* Begin Task material *
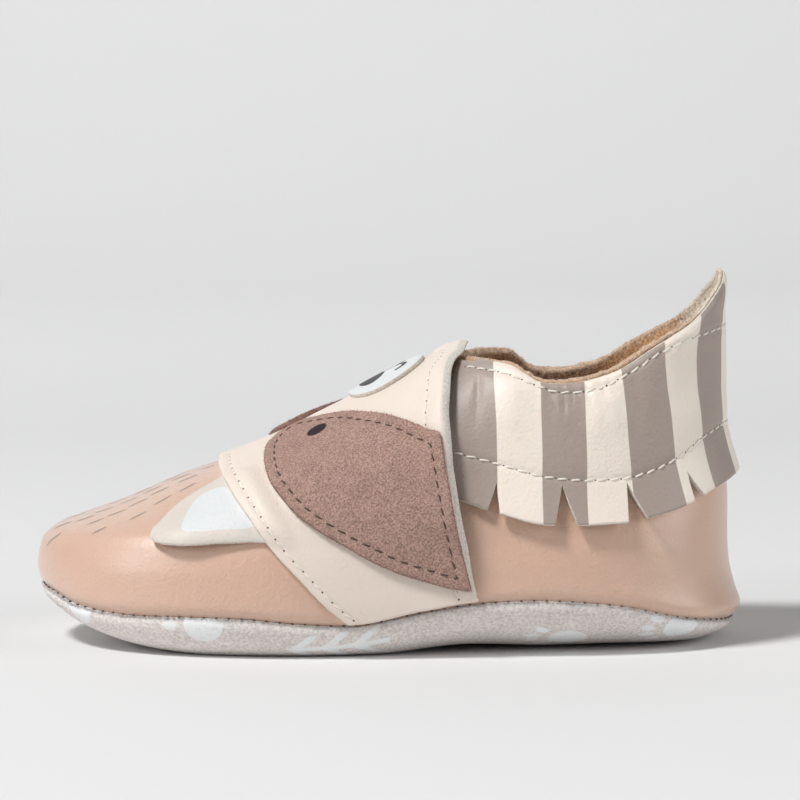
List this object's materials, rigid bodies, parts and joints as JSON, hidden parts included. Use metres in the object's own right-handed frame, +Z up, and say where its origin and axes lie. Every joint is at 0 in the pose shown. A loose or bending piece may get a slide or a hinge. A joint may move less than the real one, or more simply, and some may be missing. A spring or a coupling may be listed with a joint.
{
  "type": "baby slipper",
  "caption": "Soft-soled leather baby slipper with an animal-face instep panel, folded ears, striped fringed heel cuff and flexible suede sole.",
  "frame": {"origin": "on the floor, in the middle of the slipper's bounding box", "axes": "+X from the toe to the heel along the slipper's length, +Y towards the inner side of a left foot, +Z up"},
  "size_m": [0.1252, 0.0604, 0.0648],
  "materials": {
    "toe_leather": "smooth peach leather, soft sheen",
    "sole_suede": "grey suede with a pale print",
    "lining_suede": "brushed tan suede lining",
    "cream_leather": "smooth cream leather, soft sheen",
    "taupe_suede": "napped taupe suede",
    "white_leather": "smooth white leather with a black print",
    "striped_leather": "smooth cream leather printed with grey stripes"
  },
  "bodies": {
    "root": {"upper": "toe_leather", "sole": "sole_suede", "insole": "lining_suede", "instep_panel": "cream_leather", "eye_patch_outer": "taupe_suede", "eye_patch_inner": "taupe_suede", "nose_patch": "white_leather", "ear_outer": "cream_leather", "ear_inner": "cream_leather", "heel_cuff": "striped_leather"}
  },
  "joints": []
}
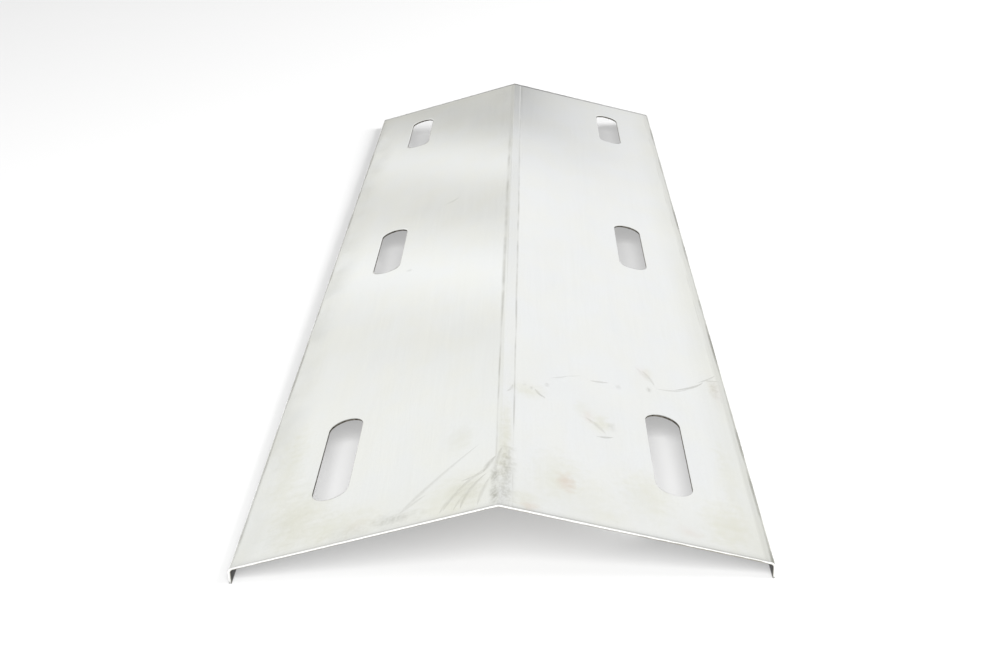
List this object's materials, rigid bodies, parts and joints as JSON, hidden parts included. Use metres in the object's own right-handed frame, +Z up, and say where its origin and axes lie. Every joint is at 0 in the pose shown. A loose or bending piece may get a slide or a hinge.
* End Task material *
Copy each line of the data exactly, leaving nothing out.

Task answer:
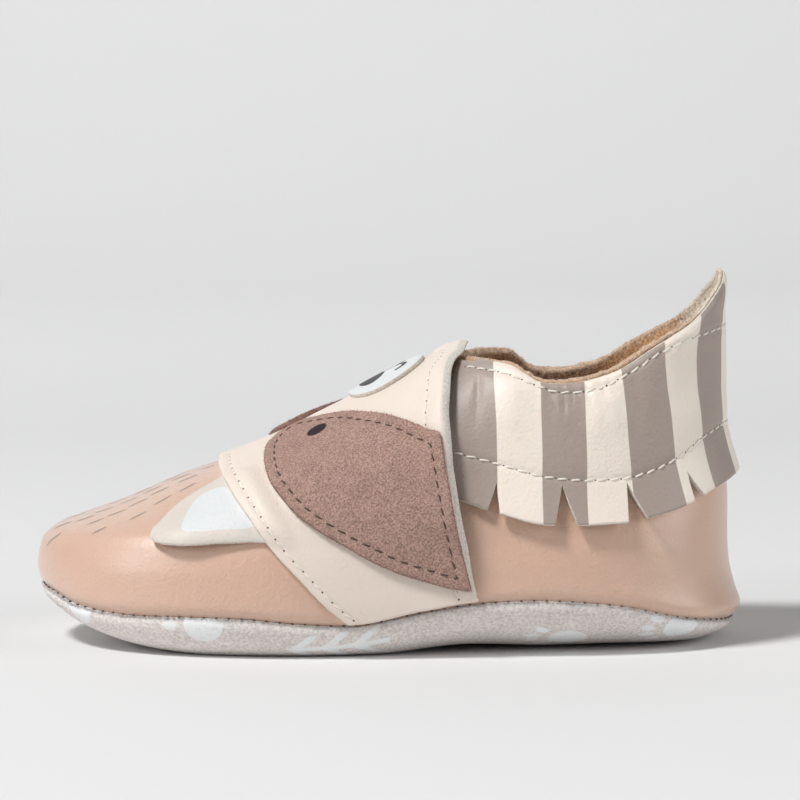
List this object's materials, rigid bodies, parts and joints as JSON, hidden parts included. Use metres in the object's own right-handed frame, +Z up, and say where its origin and axes lie. Every joint is at 0 in the pose shown. A loose or bending piece may get a slide or a hinge. A joint may move less than the real one, or more simply, and some may be missing. A spring or a coupling may be listed with a joint.
{
  "type": "baby slipper",
  "caption": "Soft-soled leather baby slipper with an animal-face instep panel, folded ears, striped fringed heel cuff and flexible suede sole.",
  "frame": {"origin": "on the floor, in the middle of the slipper's bounding box", "axes": "+X from the toe to the heel along the slipper's length, +Y towards the inner side of a left foot, +Z up"},
  "size_m": [0.1252, 0.0604, 0.0648],
  "materials": {
    "toe_leather": "smooth peach leather, soft sheen",
    "sole_suede": "grey suede with a pale print",
    "lining_suede": "brushed tan suede lining",
    "cream_leather": "smooth cream leather, soft sheen",
    "taupe_suede": "napped taupe suede",
    "white_leather": "smooth white leather with a black print",
    "striped_leather": "smooth cream leather printed with grey stripes"
  },
  "bodies": {
    "root": {"upper": "toe_leather", "sole": "sole_suede", "insole": "lining_suede", "instep_panel": "cream_leather", "eye_patch_outer": "taupe_suede", "eye_patch_inner": "taupe_suede", "nose_patch": "white_leather", "ear_outer": "cream_leather", "ear_inner": "cream_leather", "heel_cuff": "striped_leather"}
  },
  "joints": []
}
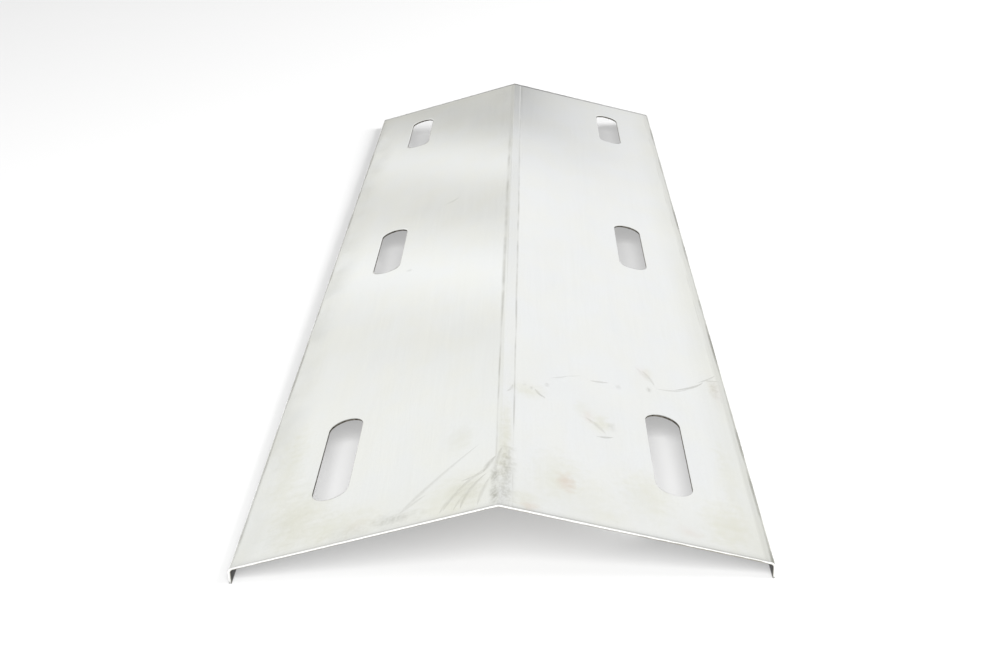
List this object's materials, rigid bodies, parts and joints as JSON, hidden parts included. Use metres in the object's own right-handed frame, +Z up, and say where its origin and axes lie. Every joint is at 0 in the pose shown. A loose or bending piece may get a slide or a hinge.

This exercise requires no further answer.